Her beats were politics, transport, housing, City Hall and parliament. On October 28, 1987, she was among the staff who found themselves out  of work when The Star was shut down a day after Ops Lalang,  an authoritarian crackdown under the regime of prime minister Mahathir Mohamad. A total of 106 individuals were detained under the Internal Security Act. Two other newspapers - Sin Chew Jit Poh and Watan - also had their operating licences revoked.

After almost 10 years as a news reporter, she moved to the features desk covering women, environment, social and human rights issues as well as lifestyle, travel, entertainment and fashion.

In 1991, she came up with The Great Malaysian Novel, a crowd-sourced book aimed at getting everyday citizens from all walks of life to co-author a single manuscript. Its goal was to celebrate the spirit of communal storytelling and reflect the diversity of the nation. With a basic plot and an opening chapter in place, a  wooden book "cover" with ring binders holding empty pages was taken on a tour covering 12 cities and towns in all states (except for Perlis and Kelantan). People ranging from ordinary citizens to state politicians, royalty and even then Johor Mentri Besar Muhyiddin Yassin (who wrote an opening passage for Johor in 1992) contributed a paragraph or two.

In 1995, she ran a public poll of the Royal Malaysia Police with the support of PDRM PR department. The Star received more than 5,000 survey forms which showed a high degree of negativity and distrust towards the police. Despite ruffling some feathers the story was published.

From November 25 to December 10, 1998, Wong led her team of journalists to produce a 16-day series on Violence Against Women,covering a wide spectrum of issues on violence and discrimination against women to raise awareness, funding and recruit volunteers for the Women’s Aid Organisation (WAO).

The series made Malaysian media history and resulted in other NGOs from Bangladesh, Sri Lanka and Thailand asking for copies of the articles to pursue the same concept. WAO informed the United Nations Development Fund for Women (Unifem) about the special focus and  Wong was able to personally deliver a complete set of the series to Unifem's office in New York.

Among the many people she interviewed were Malaysian leaders such as  Hussein Onn, Mahathir Mohamad, Musa Hitam and Najib Abdul Razak.

She also did exclusives with foreign leaders such as Singaporean prime minister Lee Hsien Loong and Nobel Prize winner  Muhammad Yunus.
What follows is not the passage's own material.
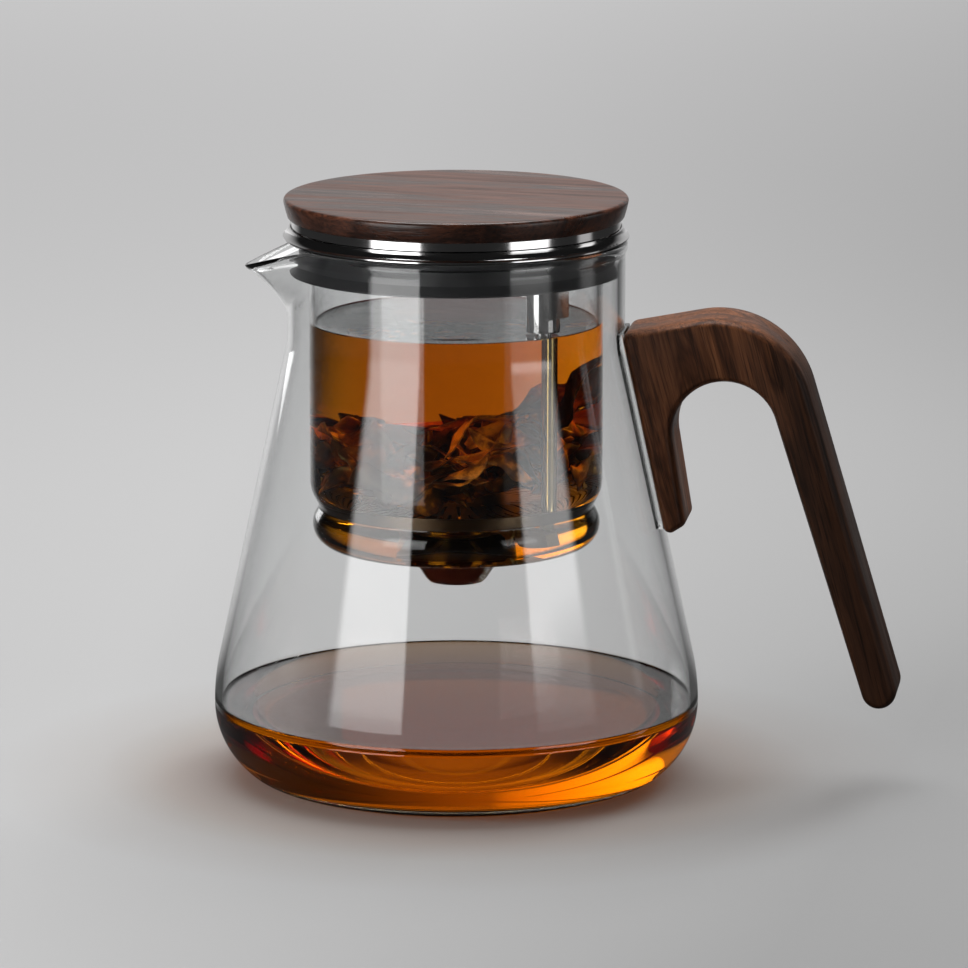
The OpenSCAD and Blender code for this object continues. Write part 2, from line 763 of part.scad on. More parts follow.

Wong also interviewed Hollywood stars Tom Hanks, Kevin Bacon, Cate Blanchett and Michelle Yeoh, and a range of other personalities from Carolina Herrera to Andre Agassi.

In 2011, she edited the archival coffee table book Hotshots: 40 Years of Great News Images, which depicted visual highlights of The Star's first 40 years.

Wong eventually rose to become The Star's Group Chief Editor in 2013. She was in that role when Malaysia was thrust in the global spotlight due to the disappearance of flight MH370 on March 8, 2014.

Later, she took over as Chief Operating Officer for Content Development.

Among the awards she won include the Women Editors Honours Award by the Women's Institute of Management, Malaysia in 2004 and the Golden Globe Tigers Award for Female Leadership in the journalism industry in Malaysia.

She is known for her column So Aunty, So What?, which first appeared on March 1, 2012, and which as of 2026, still appears fortnightly in The Star. Wong's March 29, 2012 article "From sexy to saggy" explains the inspiration for the column title that came to be associated with her.

She wrote on a wide range of topics ranging from family life, press freedom, domestic and international politics. These includes her mixed feelings about Mahathir, a call for the severing of ties with North Korea, a critique of the cabinet of Muhyiddin Yassin, the trial of Rosmah Mansor, the death of activist Kamal Bamadhaj and the film adaptation of Tan Twan Eng's book The Garden Of Evening Mists.

Her column is among the most popular in the paper and has won praise from award-winning author Tan Twan Eng, Thomas Cup winner Tan Aik Huang, veteran activist Uma Sambanthan and former Bernama chairman Azman Ujang. Many of her columns were picked up by members of the Asian News Network in Singapore, India, Bangladesh, Vietnam, Myanmar and South Korea.

Upon her retirement from The Star in June 2019, the column was compiled into a book, which was launched by former deputy prime minister Musa Hitam.